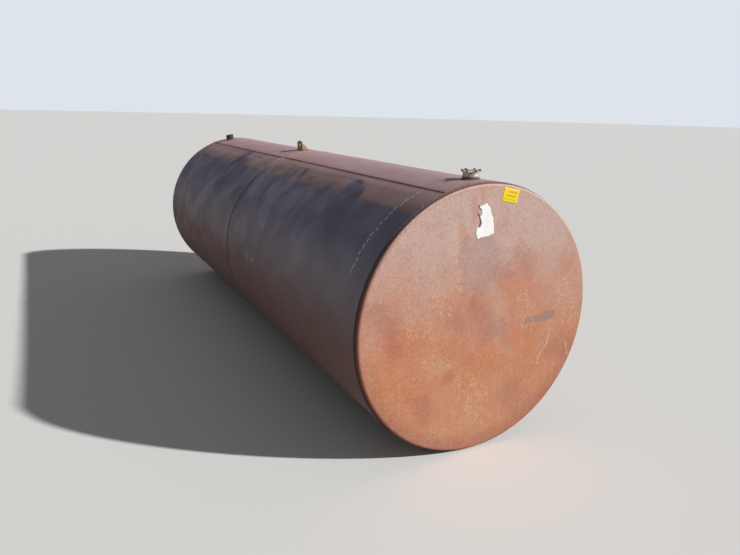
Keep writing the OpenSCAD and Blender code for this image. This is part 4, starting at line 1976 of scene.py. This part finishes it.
@dataclass
class HeadLabels:
    """Yellow film and torn paper on the front head."""

    yellow_size: Point = (0.083, 0.055)
    yellow_angle: float = 10.8
    yellow_middle: float = 0.5600
    paper_middle: Point = (-0.018, 1.058)
    paper_outline: tuple[Point, ...] = (
        (0.000, 0.076), (0.008, 0.066), (0.018, 0.059), (0.033, 0.020), (0.038, 0.017), (0.046, -0.024),
        (0.048, -0.055),
        (0.020, -0.065), (-0.019, -0.068), (-0.029, -0.073), (-0.038, -0.072), (-0.045, -0.047),
        (-0.043, -0.027),
        (-0.023, -0.023), (-0.018, -0.006), (-0.024, 0.004), (-0.031, 0.022), (-0.020, 0.029),
        (-0.023, 0.049),
        (-0.038, 0.062), (-0.021, 0.067), (-0.004, 0.073),
    )
    cell: float = 0.0022
    ragged: float = 0.0014
    clearance: float = 0.00025
    thick: float = 0.0002
    seed: int = 4

    def face_at(self, head: Piece, y: float, z: float) -> float:
        """Finds the head's face.

        Args:
            head: The front head.
            y: Place across the tank.
            z: Height.

        Returns:
            The face's station there.
        """
        hit, where, _, _ = head.ray_cast(Vector((HALF_LENGTH + 0.1, y, z)), Vector((-1.0, 0.0, 0.0)))
        return where.x if hit else HALF_LENGTH - 0.001

    def sheet(
        self, name: str, head: Piece, cells: list[Point], lift: Callable[[float, float], float],
        finish: Material, cell: float, turn: float, middle: Point,
    ) -> Piece:
        """Lays a thin sheet of small cells on the head.

        Args:
            name: The piece's name.
            head: The front head.
            cells: Middles of the cells in the sheet's own plane.
            lift: How far the sheet stands off the face at a place in its plane.
            finish: Its finish.
            cell: Size of a cell.
            turn: Turn of the sheet, in degrees, clockwise.
            middle: Where the sheet's middle lies on the face.

        Returns:
            The finished piece.
        """
        cos, sin = math.cos(math.radians(turn)), math.sin(math.radians(turn))
        index: dict[tuple[int, int], int] = {}
        verts: list[tuple[float, float, float]] = []
        faces = []
        for u, v in cells:
            loop = []
            for du, dv in ((-0.5, -0.5), (0.5, -0.5), (0.5, 0.5), (-0.5, 0.5)):
                key = (round(u / cell + du), round(v / cell + dv))
                if key not in index:
                    pu, pv = key[0] * cell, key[1] * cell
                    y = middle[0] + pu * cos + pv * sin
                    z = middle[1] - pu * sin + pv * cos
                    index[key] = len(verts)
                    verts.append((self.face_at(head, y, z) + self.clearance + lift(pu, pv), y, z))
                loop.append(index[key])
            faces.append(loop)
        piece = new_piece(name, np.array(verts), faces, finish)
        wall = piece.modifiers.new("wall", "SOLIDIFY")
        wall.thickness, wall.offset = self.thick, -1.0
        return claim(piece, "head_plate")

    def inside(self, u: float, v: float, outline: Sequence[Point]) -> bool:
        """Tells whether a place lies inside an outline.

        Args:
            u: Place across.
            v: Place up.
            outline: The outline's corners.

        Returns:
            True if it does.
        """
        found = False
        for (u1, v1), (u2, v2) in zip(outline, list(outline[1:]) + [outline[0]]):
            if (v1 > v) != (v2 > v) and u < (u2 - u1) * (v - v1) / (v2 - v1) + u1:
                found = not found
        return found

    def build(self, head: Piece, paper: Material) -> None:
        """Lays both labels on the head.

        Args:
            head: The front head.
            paper: The paper's finish.
        """
        bpy.context.view_layer.update()
        turn = math.radians(self.yellow_angle)
        middle = (self.yellow_middle * math.sin(turn), AXIS_Z + self.yellow_middle * math.cos(turn))
        width, height = self.yellow_size
        across = (math.cos(turn), -math.sin(turn))
        corner = (
            middle[0] - across[0] * width / 2 + across[1] * height / 2,
            middle[1] - across[1] * width / 2 - across[0] * height / 2,
        )
        film = StickerFinish(corner=corner, across=across, size=self.yellow_size).material()
        columns, rows = 20, 14
        cell_u = width / columns
        us = [(i - columns / 2 + 0.5) * cell_u for i in range(columns)]
        vs = [(j - rows / 2 + 0.5) * cell_u for j in range(rows)]
        cells = [(u, v) for u in us for v in vs]
        self.sheet("yellow_label", head, cells, lambda u, v: 0.0, film, cell_u, self.yellow_angle, middle)
        dice = random.Random(self.seed)
        torn = []
        for i in range(-26, 26):
            for j in range(-38, 38):
                u, v = (i + 0.5) * self.cell, (j + 0.5) * self.cell
                off = [dice.uniform(-self.ragged, self.ragged) for _ in range(2)]
                if self.inside(u + off[0], v + off[1], self.paper_outline):
                    torn.append((u, v))
        lift = lambda u, v: 0.0011 * min(1.0, max(0.0, -0.006 - u) / 0.02) * (0.6 + 0.4 * math.sin(90 * v))
        self.sheet("torn_label", head, torn, lift, paper, self.cell, 0.0, self.paper_middle)


# ---- Stage


@dataclass
class Studio:
    """Pale floor, one soft lamp and the camera."""

    eye: tuple[float, float, float] = (3.8511, -1.6364, 1.4937)
    aim: tuple[float, float, float] = (-0.85108, 0.45548, -0.26114)
    roll: float = 1.407
    lens: float = 36.0 * 621.28 / 740.0
    floor_colour: Colour = paint(236, 234, 230)
    floor_bounce: Colour = paint(150, 147, 142)
    sky_colour: Colour = paint(222, 228, 235)
    sky_light: float = 0.20
    key_from: tuple[float, float, float] = (0.90, 1.0, 0.74)
    key_light: float = 4.05

    def camera(self) -> None:
        """Sets the camera to the photograph's view."""
        data = bpy.data.cameras.new("camera")
        data.sensor_width, data.lens = 36.0, self.lens
        data.clip_end = 500.0
        eye = link("camera", data)
        forward = Vector(self.aim).normalized()
        right = forward.cross(Vector((0.0, 0.0, 1.0))).normalized()
        up = right.cross(forward)
        tilt = math.radians(self.roll)
        side = right * math.cos(tilt) + up * math.sin(tilt)
        top = up * math.cos(tilt) - right * math.sin(tilt)
        basis = Matrix((side, top, -forward)).transposed().to_4x4()
        eye.matrix_world = Matrix.Translation(self.eye) @ basis
        bpy.context.scene.camera = eye

    def lamp(self, name: str, toward: Sequence[float], strength: float, spread: float) -> None:
        """Adds a soft sun lamp.

        Args:
            name: The lamp's name.
            toward: Direction from the tank to the lamp.
            strength: Its strength.
            spread: Its apparent size, in degrees.
        """
        data = bpy.data.lights.new(name, "SUN")
        data.energy, data.angle = strength, math.radians(spread)
        lamp = link(name, data)
        lamp.rotation_mode = "QUATERNION"
        lamp.rotation_quaternion = Vector(toward).to_track_quat("Z", "Y")

    def seen(self, s: Sketch) -> Wire:
        """Tells camera, mirror and glass rays from the light that bounces."""
        path = s.node("ShaderNodeLightPath").outputs
        return s.most(path["Is Camera Ray"], s.most(path["Is Glossy Ray"], path["Is Transmission Ray"]))

    def world(self) -> None:
        """Lights the scene evenly and shows a pale background to the camera."""
        world = bpy.data.worlds.new("studio")
        bpy.context.scene.world = world
        world.use_nodes = True
        s = Sketch(world.node_tree)
        background = world.node_tree.nodes["Background"]
        strength = s.node("ShaderNodeMapRange")
        s.feed(strength.inputs["Value"], self.seen(s))
        strength.inputs["To Min"].default_value, strength.inputs["To Max"].default_value = self.sky_light, 1.0
        background.inputs["Color"].default_value = self.sky_colour
        s.feed(background.inputs["Strength"], strength.outputs[0])

    def floor(self) -> None:
        """Lays the pale floor."""
        s = Shader("studio_floor")
        material = s.finish(s.mix(self.seen(s), self.floor_bounce, self.floor_colour), 0.9, gloss=0.1)
        reach, steps = 120.0, 64
        turns = [2 * math.pi * i / steps for i in range(steps)]
        ring = [(reach * math.cos(turn), reach * math.sin(turn), 0.0) for turn in turns]
        slab = new_piece("studio_floor", np.array(ring), [list(range(steps))], material)

    def build(self) -> None:
        """Sets up the camera, the lamp, the world and the floor."""
        bpy.context.scene.view_settings.view_transform = "Standard"
        self.camera()
        self.lamp("key_lamp", self.key_from, self.key_light, 1.5)
        self.world()
        self.floor()


def dress_solids(pairs: dict[str, Material]) -> None:
    """Gives solids that stay as they are their finish.

    Args:
        pairs: Finish of each solid by node name.
    """
    for name, material in pairs.items():
        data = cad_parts[name].data
        data.materials.clear()
        data.materials.append(material)
        LOG.info("%s keeps its solid and takes %s", name, material.name)


def main() -> None:
    """Builds every sub-assembly in order."""
    logging.basicConfig(level=logging.INFO, format="%(name)s: %(message)s")
    Studio().build()
    plate = ShellFinish().material()
    dark = paint(84, 66, 62), paint(112, 76, 64), paint(132, 104, 94)
    worn = paint(146, 108, 100), paint(160, 112, 98), paint(172, 138, 128)
    kit = Kit(
        plate=plate,
        weld=SteelFinish("rusty_weld", *dark, 0.45, 0.35, dust_and_highlight_share=0.55).material(),
        # The girth bead's light top is a painted highlight.
        girth=SteelFinish("girth_weld_painted_highlight", *dark, 0.45, 0.35, paint(214, 166, 148), 1.0).material(),
        seam=SteelFinish("pitted_seam_weld", *worn, 0.45, 0.35, dust_and_highlight_share=0.20).material(),
        steel=SteelFinish(
            "dark_socket_steel", paint(58, 48, 46), paint(80, 58, 50), paint(100, 84, 78), 0.4,
        ).material(),
        lug=SteelFinish(
            "rusty_lug_plate", paint(168, 140, 114), paint(184, 120, 96), paint(208, 172, 150), 0.45, 0.25,
        ).material(),
        cast=CastFinish().material(),
        beads=BeadTree(),
    )
    front_course, rear_course = Shell().build(kit)
    heads = HeadTree()
    front = FlangedHead(Side.FRONT, "front_head").build(heads, HeadFinish("rusted_front_head").material())
    FlangedHead(Side.REAR, "rear_head").build(heads, HeadFinish("rusted_rear_head", marked=False).material())
    for name, way, course, seed in (
        ("front_head", 1.0, front_course, 37), ("rear_head", -1.0, rear_course, 41),
    ):
        path = ring_path(way * (COURSE_END + 0.0018), HEAD_R + 0.0020, way * 35.0)
        span = (0.0, 0.030) if way > 0.0 else (-0.030, 0.0)
        Weld(name, path, course, kit.weld, (0.0062, 0.0046, 0.0030), span, seed, 0.02).build(kit.beads)
    FillFitting().build(kit, front_course)
    LiftingLug().build(kit, rear_course)
    RearSocket().build(kit, rear_course)
    HeadLabels().build(front, PaperFinish().material())
    dress_solids({"fill_cap_gasket": SealFinish().material(), "rear_plug": kit.steel})


if __name__ == "__main__":
    main()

## Instruction
Extract the lines from the line with "data = cad_parts[name].data" to the line with "keeps its solid", inclusive, reproducing them exactly and leaving out every other line.

## Exercise result
        data = cad_parts[name].data
        data.materials.clear()
        data.materials.append(material)
        LOG.info("%s keeps its solid and takes %s", name, material.name)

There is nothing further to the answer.